Dessert is nothing less than "Todo Chocolate," a sublime combination of white chocolate sauce, fudge brownie, a dark chocolate cylinder filled with creamy mousse, and a scoop of orange sorbet. The presentation suggests architecture, or perhaps a sculpture installation.
The wine is, of course, Algodon's own label - a Cabernet Sauvignon 2006. The grassy herbal notes of this fruity wine are a pleasant surprise, along with the finishing hints of toast and t0bacco. The estate bodega offers wine-tasting events and tours of their facilities. The American consortium that owns Algodon development has just opened a luxury hotel in a restored mansion in Buenos Aires. The complete story of their land development project in San Rafael is given on their website.
The bill for lunch for two at Algodon was 146 pesos.
We enjoy dining out once in a while and San Rafael has some fine restaurants offering regional menus with very affordable prices. The Tower Hotel's Sud Restaurante is an excellent place to dine, with daily "Chef's Suggestion" - a 3 course meal priced at 55 pesos, which includes a bottle of wine.
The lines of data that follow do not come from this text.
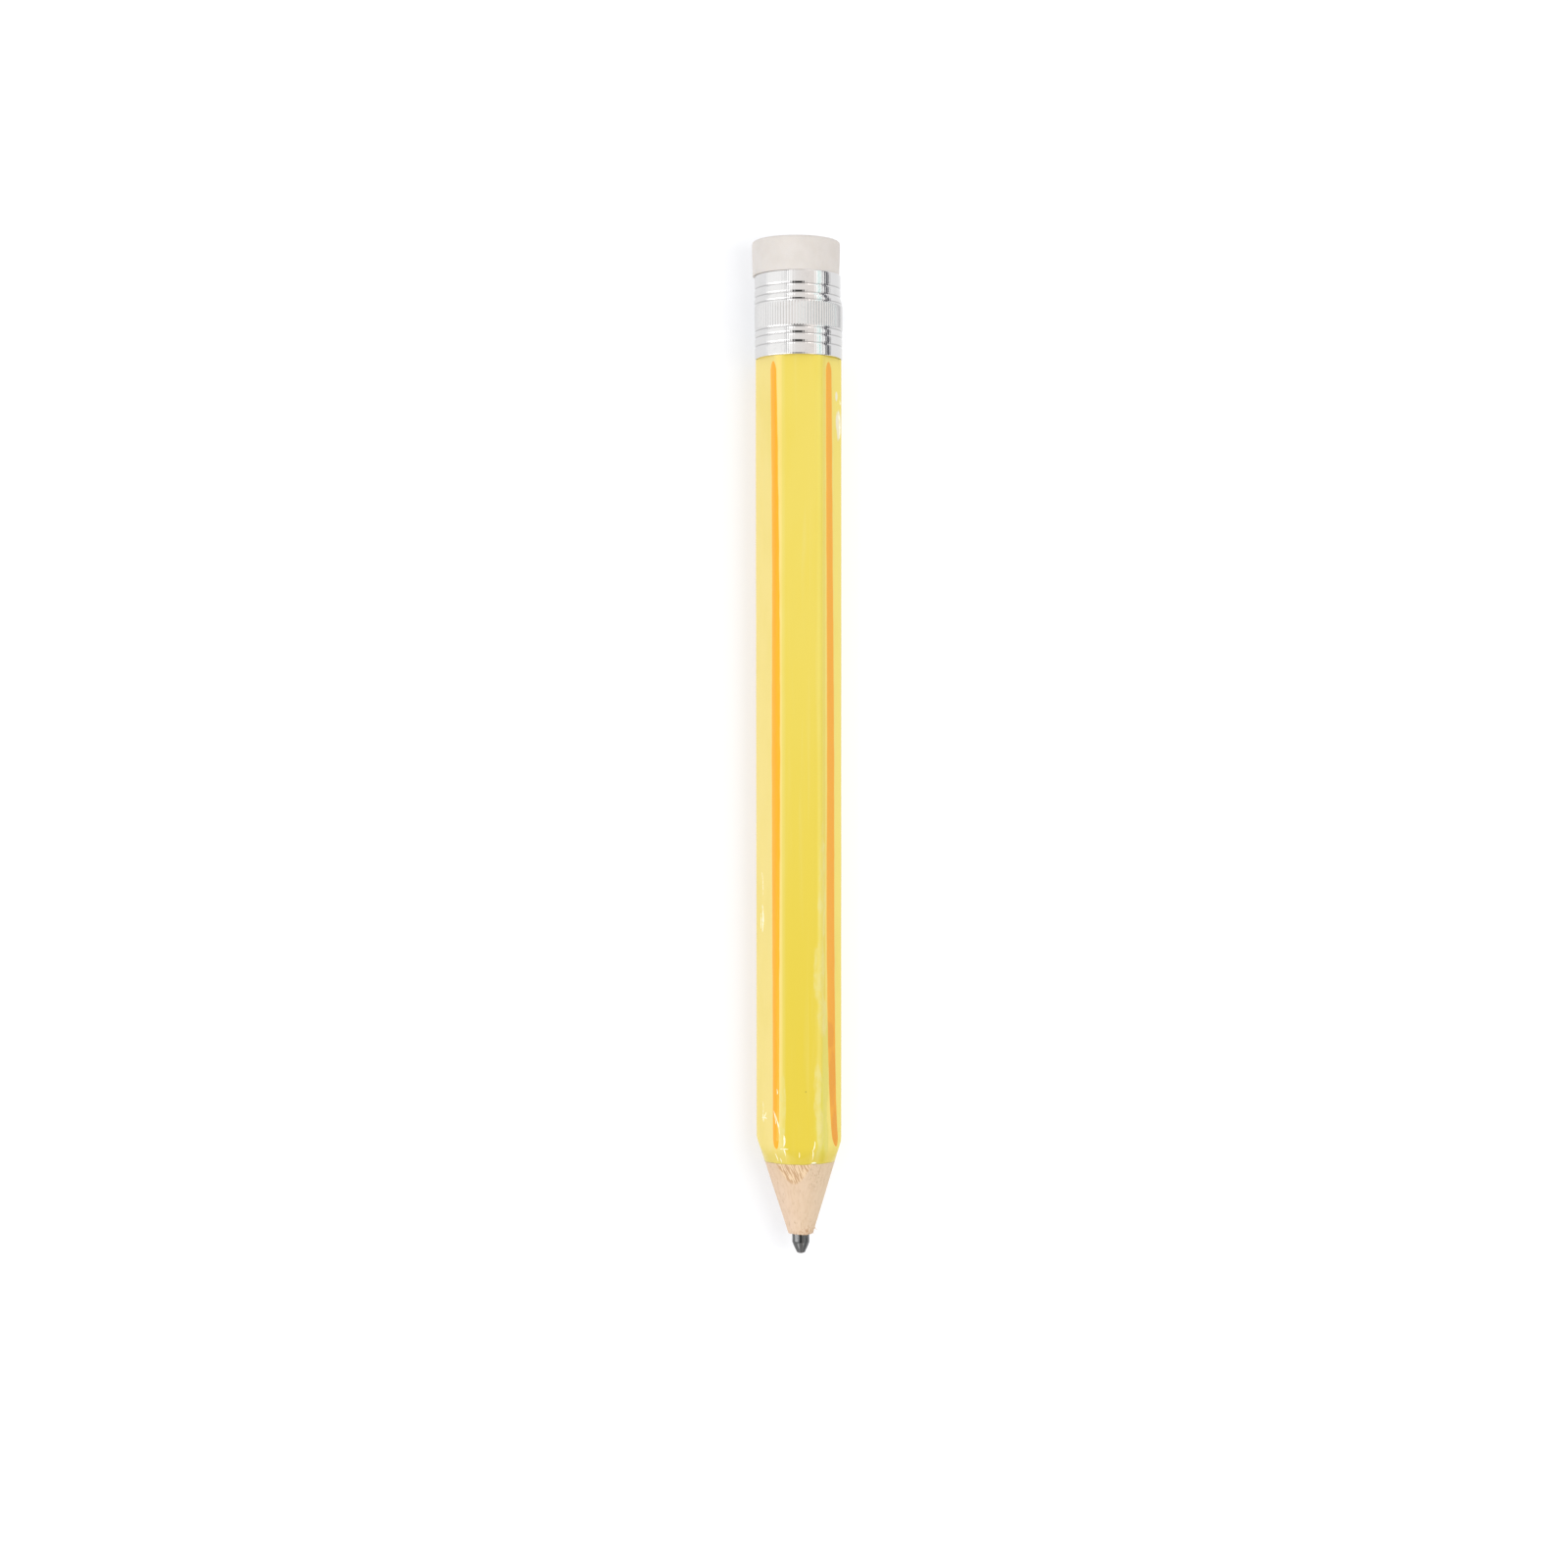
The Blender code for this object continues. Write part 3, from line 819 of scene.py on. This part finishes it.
def make_eraser(material):
    """A flared rubber head with a rounded rim, and its plug inside the ferrule."""
    columns = 176
    angle = even_angles(columns)
    end = ERASER_END - 0.3 * MM
    head = end - FERRULE_TOP
    profile = [(share * (ERASER_RADIUS - RIM_ROUNDING), 0.0) for share in np.linspace(0.004, 1.0, 22)[:-1]]
    for turn in np.linspace(0.0, math.pi / 2, 9):
        profile.append(
            (
                ERASER_RADIUS - RIM_ROUNDING + RIM_ROUNDING * math.sin(turn),
                RIM_ROUNDING * (1 - math.cos(turn)),
            )
        )
    neck = ERASER_RADIUS - 0.3 * MM
    for share in np.linspace(0.0, 1.0, 22)[1:]:
        flare = ERASER_RADIUS + (neck - ERASER_RADIUS) * smoothstep(0.0, 1.0, share)
        profile.append((flare, RIM_ROUNDING + share * (head - RIM_ROUNDING - 0.05 * MM)))
    profile.append((neck - 0.25 * MM, head + 0.02 * MM))
    profile.append((PLUG_RADIUS, head + 0.05 * MM))
    profile.append((PLUG_RADIUS, end - PLUG_END - 0.5 * MM))
    profile.append((PLUG_TIP_RADIUS, end - PLUG_END))
    radius = np.array([p[0] for p in profile])[:, None]
    depth = np.array([p[1] for p in profile])[:, None]
    rings = ring_points(angle, end - depth, np.repeat(radius, columns, axis=1), ERASER_X)
    flat = rings.reshape(-1, 3)
    outward = flat - np.array([ERASER_X, end - head / 2, AXIS_Z])
    outward /= np.linalg.norm(outward, axis=1)[:, None]
    shown = smoothstep(head, head - 1.0 * MM, np.repeat(depth, columns, axis=1)).reshape(-1)
    relief = value_noise(flat, 110.0, 2.2) * 0.06 * MM + value_noise(flat, 520.0, 5.5) * 0.018 * MM
    from_top = np.tile(90.0 - np.degrees(angle), len(profile))
    below = np.repeat(depth, columns, axis=1).reshape(-1)
    at_side = smoothstep(0.8, 0.98, np.repeat(radius, columns, axis=1).reshape(-1) / ERASER_RADIUS)
    for chip_angle, chip_depth, size, bite in CHIPS:
        across = ((from_top - chip_angle + 180) % 360 - 180) * math.radians(1) * ERASER_RADIUS
        distance = np.hypot(across, (below - chip_depth) * 1.3)
        relief = relief - at_side * bite * np.exp(-((distance / (size * 0.6)) ** 2))
    flat = flat + outward * (np.minimum(relief - 0.03 * MM, 0.0) * shown)[:, None]
    points, faces = closed_tube(flat.reshape(rings.shape))
    piece = new_piece("eraser_rubber", points, faces, material)
    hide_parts("eraser")


# ---------------------------------------------------------------- the wooden slats

SLAT_COLUMNS = 240
GLUE_LINE = 0.02 * MM
CORE_GROOVE = 3.1 * MM
BARE_INSET = 0.11 * MM
UNDER_FILM = 0.45 * MM
TENON_RADIUS = 13.9 * MM
FIBRE_SLANT = 0.42
GROOVE_STEPS = 22
LONG_ROWS_START = -120.0 * MM

# The torn patch: its middle and half-width in degrees from the top towards +X, and its length.
TORN_MIDDLE = -10.0
TORN_HALF_WIDTH = 31.0
TORN_LENGTH = 6.8 * MM


def torn_share(from_top, station):
    """1 inside the tongue of torn grain below the film's edge, on the upper slat."""
    across = (from_top - TORN_MIDDLE) / TORN_HALF_WIDTH
    reach = TORN_LENGTH * (1.0 - across**2) + 0.4 * MM
    inside = smoothstep(-0.5 * MM, 0.7 * MM, reach - (FILM_END - station))
    return inside * smoothstep(1.15, 0.9, np.abs(across))


def make_slat(name, node, upper, material):
    """Half of the casing, from the ragged end at the core to the tenon in the ferrule."""
    turn = np.linspace(0.0, math.pi, SLAT_COLUMNS)
    angle = turn if upper else turn + math.pi
    bare_rows = np.linspace(0.0, 1.0, 104)
    under = np.concatenate(
        [
            [FILM_END + 0.15 * MM],
            np.linspace(FILM_END + 0.8 * MM, CONE_START + 1.0 * MM, 12),
            np.linspace(LONG_ROWS_START, FERRULE_BOTTOM - 0.2 * MM, 12),
            [FERRULE_BOTTOM + 0.2 * MM, WOOD_TOP - 0.4 * MM, WOOD_TOP],
        ]
    )
    rim = ring_points(angle, WOOD_END, WOOD_END_RADIUS).reshape(-1, 3)
    ragged = value_noise(rim, 900.0, 4.0) * 0.28 * MM + value_noise(rim, 300.0, 9.0) * 0.2 * MM
    bare_top = FILM_END - 0.05 * MM
    bare = WOOD_END + 0.15 * MM + (1 - bare_rows[:, None]) ** 3 * ragged[None, :]
    bare = bare + bare_rows[:, None] * (bare_top - WOOD_END - 0.15 * MM)
    station = np.concatenate([bare, np.repeat(under[:, None], SLAT_COLUMNS, axis=1)])
    angle = np.broadcast_to(angle, station.shape)
    inset = np.where(station <= bare_top + 1e-6, BARE_INSET, UNDER_FILM)
    radius = body_surface(angle, station, inset)
    radius = np.where(station > FERRULE_BOTTOM, np.minimum(radius, TENON_RADIUS), radius)
    points = ring_points(angle, station, radius).reshape(-1, 3)
    grain = value_noise(points, (1500.0, 110.0, 1500.0), 6.0) * 0.035 * MM
    grain += value_noise(points, (300.0, 60.0, 300.0), 8.0) * 0.05 * MM
    fade_in = (station <= bare_top + 1e-6) * smoothstep(WOOD_END, WOOD_END + 2 * MM, station)
    relief = grain.reshape(radius.shape) * (0.35 + 0.65 * fade_in)
    torn = torn_share(90.0 - np.degrees(angle), station) * (station <= bare_top + 1e-6)
    if not upper:
        torn = torn * 0.0
    slanted = points.copy()
    slanted[:, 0] += FIBRE_SLANT * points[:, 1]
    slanted[:, 2] = 0.0
    fibres = value_noise(slanted, (2500.0, 420.0, 0.0), 2.5)
    fibres += 0.6 * value_noise(slanted, (4200.0, 700.0, 0.0), 1.5)
    fibres = np.clip(0.5 + 0.6 * fibres.reshape(radius.shape), 0.0, 1.0)
    relief = relief + torn * (fibres - 0.75) * 0.24 * MM
    relief = np.minimum(relief, 0.09 * MM)
    outer = ring_points(angle, station, radius + relief)
    side = 1.0 if upper else -1.0
    groove_turn = np.linspace(math.pi, 0.0, GROOVE_STEPS)
    groove_x = lean_at(station[:, :1]) + CORE_GROOVE * np.cos(groove_turn)[None, :] * side
    groove_z = AXIS_Z + CORE_GROOVE * np.sin(groove_turn)[None, :] * side
    middle = SLAT_COLUMNS // 2
    groove_y = np.repeat(station[:, middle : middle + 1], GROOVE_STEPS, axis=1)
    groove_y[:, 0] = station[:, -1]
    groove_y[:, -1] = station[:, 0]
    groove = np.stack([groove_x, groove_y, np.broadcast_to(groove_z, groove_x.shape)], axis=-1)
    rings = np.concatenate([outer, groove], axis=1)
    rings[..., 2] = AXIS_Z + side * np.maximum(side * (rings[..., 2] - AXIS_Z), GLUE_LINE)
    points, faces = closed_tube(rings)
    piece = new_piece(name, points, faces, material, 35.0)
    for mark, shown in (("torn", torn), ("fibre", fibres)):
        values = np.zeros(rings.shape[:2])
        values[:, :SLAT_COLUMNS] = shown
        piece.data.attributes.new(mark, "FLOAT", "POINT").data.foreach_set("value", values.reshape(-1))
    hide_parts(node)


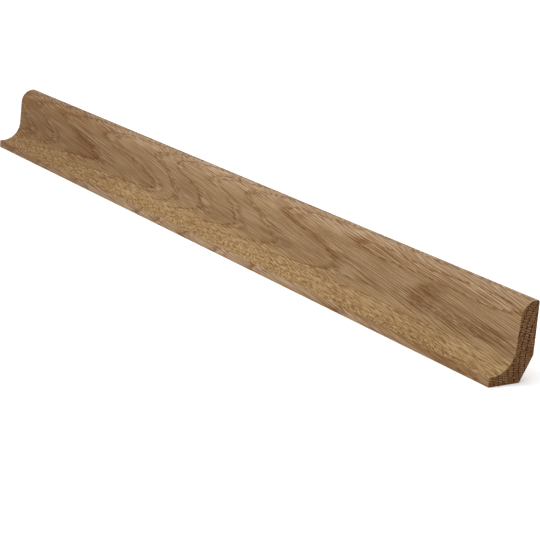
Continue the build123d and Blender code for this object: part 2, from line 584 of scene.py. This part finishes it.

We chose Sopa Verde for the first course, a vegetable soup blended from asparagus, broccoli and green peas. It was served drizzled with extra-virgin olive oil and a sprinkling of parmesan cheese, and accompanied by crusty rolls. Delicious!
The entree featured two Filet Mignon served with sherry sauce, sun-dried tomatoes and rounds of butternut squash. We ordered the meat rare, (Argentines tend to grill beef medium to very well-done) and it arrived at the table perfectly cooked.
For dessert we opted for Almendrado, a creamy almond mousse coated with toasted nuts and topped with strawberry coulis. This lovely combination of nuts and fruit ended the meal with just enough sweetness, without being overwhelmingly rich. We enjoyed it with a "chico" - a small cup of espresso coffee.
Umbro Tempranillo 2006 accompanied this menu. The Umbro winery, located in San Rafael, is owned by the same family that owns the Tower hotel, restaurant, spa and casino. The tempranillo we sampled had definite notes of plum and blackberries, with a soft finish and very little astringency.